On May 7, the forward 12-month P/E ratio for the S&P 500 was 20.4, which marked the sixth time in the past seven trading days in which the P/E ratio for the index was above 20.0. How does this 20.4 P/E ratio compare to historical averages? What is driving the recent increase in the P/E ratio?
The forward 12-month P/E ratio of 20.4 on May 7 was above the four most recent historical averages for the S&P 500: five-year (16.7), 10-year (15.1), 15-year (14.6), and 20-year (15.4). In fact, this past week marked the first time the forward 12-month P/E ratio had been equal to (or above) 20.0 since April 10, 2002 (20.0). However, it is important to note that even at 20.4, the forward 12-month P/E ratio was still below the peak P/E ratio of the past 20 years for the index of 23.4 recorded on September 1, 2000.
At the sector level, nine sectors had forward 12-month P/E ratios on May 7 that exceeded their 20-year averages, led by the Consumer Discretionary (36.6 vs. 17.8) sector. A forward 12-month P/E ratio for the Energy sector was not available on May 7 due to the projected loss for the sector in CY 2020 (P/E ratio was negative). A 20-year average P/E ratio is not available for the Real Estate sector.
What is driving the rise in the forward 12-month P/E ratio? On March 23, the forward 12-month P/E ratio was 13.1, as the price of the index hit its lowest value since 2016 at 2237.40. Since March 23, the price of the S&P 500 has increased by 28.8%, while the forward 12-month EPS estimate has decreased by 16.2%. Thus, the increase in the āPā and the decrease in the āEā have both been drivers of the sharp increase in the P/E ratio over the past seven weeks.

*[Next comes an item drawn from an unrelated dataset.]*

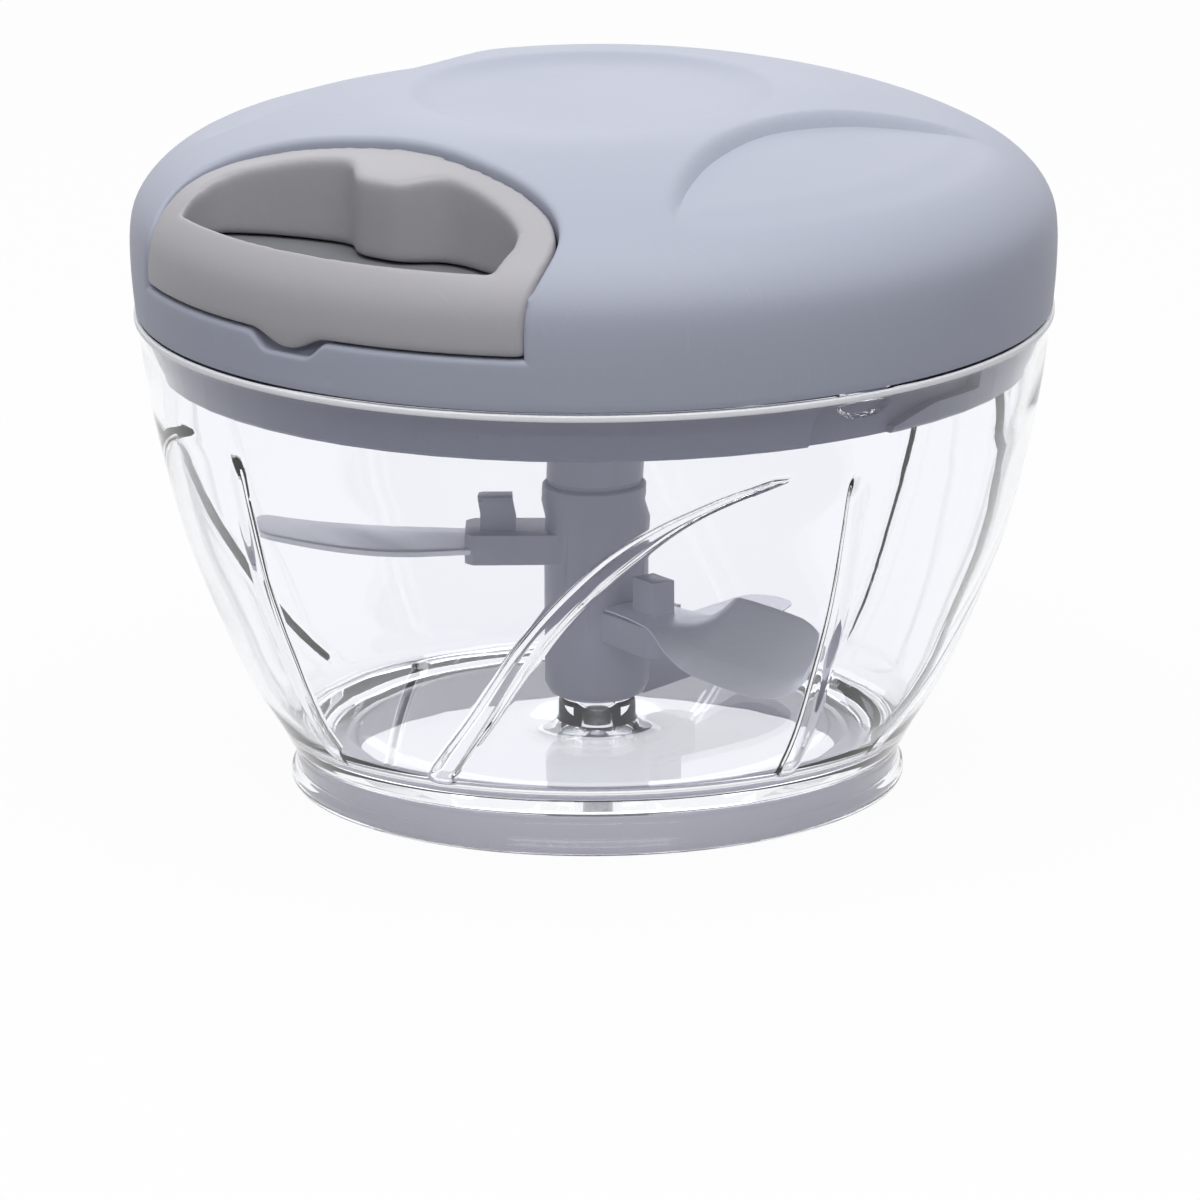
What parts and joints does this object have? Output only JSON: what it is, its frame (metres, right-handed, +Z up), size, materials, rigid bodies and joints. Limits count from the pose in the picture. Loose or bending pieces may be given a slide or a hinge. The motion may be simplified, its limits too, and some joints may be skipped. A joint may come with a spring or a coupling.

It is interesting to note that over the past 20 years, the correlation coefficient between the daily forward 12-month EPS estimate for the S&P 500 and the daily closing price of the S&P 500 is 0.92 (where 1.0 is a perfect positive linear relationship). Thus, both numbers tend to move in the same direction over time. Given the added uncertainty around estimates for future earnings due to COVID-19 (79 S&P 500 companies had withdrawn annual EPS guidance during the Q1 earnings season through April 30), this correlation may temporarily not hold. But assuming it still holds, it would seem unlikely the that the increase in the price of the index and the decrease in the expected EPS for the index will continue much longer. Will the price of the index begin to fall, or will the forward 12-month EPS estimate begin to rise?